Grever le budget national ou sortir de l’Europe (ce qui n’est pas non plus financièrement neutre), telle est donc l’alternative offerte par cette réforme qualifiée de « sérieuse ».

Alors que ces propositions sont destinées à ressouder une famille politique au bord de l’explosion à l’issue des débats sur les retraites, il n’est pas certain qu’elles y parviennent, tant elles paraissent aller à rebours de certaines convictions historiques de la famille gaulliste et, surtout, tant elles se rapprochent dangereusement des thèses de la droite extrême.

Il faut toutefois y voir une habile manœuvre politique de ceux qui sont, si ce n’est les « faiseurs de roi », du moins les « faiseurs de réforme » de la majorité.

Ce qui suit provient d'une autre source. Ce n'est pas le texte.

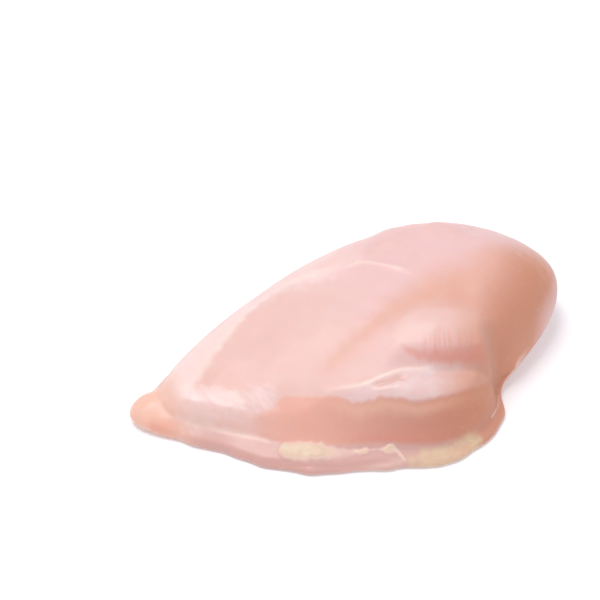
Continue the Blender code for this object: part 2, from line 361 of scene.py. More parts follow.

En exposant d’emblée leurs propositions, ils entrent d’abord dans le jeu des négociations avec des positions fortes, tout en sachant que tout n’est pas acceptable et que seule une partie pourra être acceptée. Il ne leur aura certainement pas échappé qu’une telle réforme constitutionnelle n’a aucune chance de prospérer, mais elle constituera un levier de négociation : s’il faut y renoncer, alors il faudra céder sur d’autres aspects.

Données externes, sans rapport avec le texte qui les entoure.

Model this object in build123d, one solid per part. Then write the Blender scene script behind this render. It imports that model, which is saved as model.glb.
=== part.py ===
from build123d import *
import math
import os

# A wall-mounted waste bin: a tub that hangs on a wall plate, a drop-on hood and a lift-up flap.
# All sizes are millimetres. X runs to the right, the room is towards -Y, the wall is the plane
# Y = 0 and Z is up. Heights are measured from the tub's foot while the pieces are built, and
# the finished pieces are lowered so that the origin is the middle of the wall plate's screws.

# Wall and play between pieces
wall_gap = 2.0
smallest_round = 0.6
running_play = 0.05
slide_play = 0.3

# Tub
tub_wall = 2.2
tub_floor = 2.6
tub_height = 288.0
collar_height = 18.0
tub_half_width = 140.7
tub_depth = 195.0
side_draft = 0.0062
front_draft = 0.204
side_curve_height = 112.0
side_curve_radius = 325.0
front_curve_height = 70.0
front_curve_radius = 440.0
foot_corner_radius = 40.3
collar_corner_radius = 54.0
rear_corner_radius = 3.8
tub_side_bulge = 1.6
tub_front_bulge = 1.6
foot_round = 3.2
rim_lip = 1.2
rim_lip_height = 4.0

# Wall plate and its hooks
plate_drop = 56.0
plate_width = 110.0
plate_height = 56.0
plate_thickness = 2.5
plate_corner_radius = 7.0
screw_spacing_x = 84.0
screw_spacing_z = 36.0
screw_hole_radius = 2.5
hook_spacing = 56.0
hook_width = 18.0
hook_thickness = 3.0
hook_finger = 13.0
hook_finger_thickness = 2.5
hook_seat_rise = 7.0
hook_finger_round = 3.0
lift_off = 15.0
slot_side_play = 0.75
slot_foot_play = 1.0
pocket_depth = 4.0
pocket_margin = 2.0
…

De plus, en posant ainsi une revendication constitutionnelle, il semblerait également que Les Républicains ferment la porte à toute autre révision. En effet, si le Gouvernement et le Président de la République devaient vouloir avancer sur d’autres sujets, la droite leur rappellerait ses prétentions, qu’ils ne sont pas en mesure d’accepter. À l’heure où la Présidente de l’Assemblée nationale est supposée inaugurer un groupe de travail sur le sujet, c’est donc une façon d’entraver d’emblée toute velléité institutionnelle de la majorité, mais sans le dire expressément.

Ainsi, plutôt que d’associer Constitution et immigration, comme pourtant ils le prétendent, Les Républicains viennent placer l’immigration contre la Constitution. Et contre des principes fondamentaux de notre République.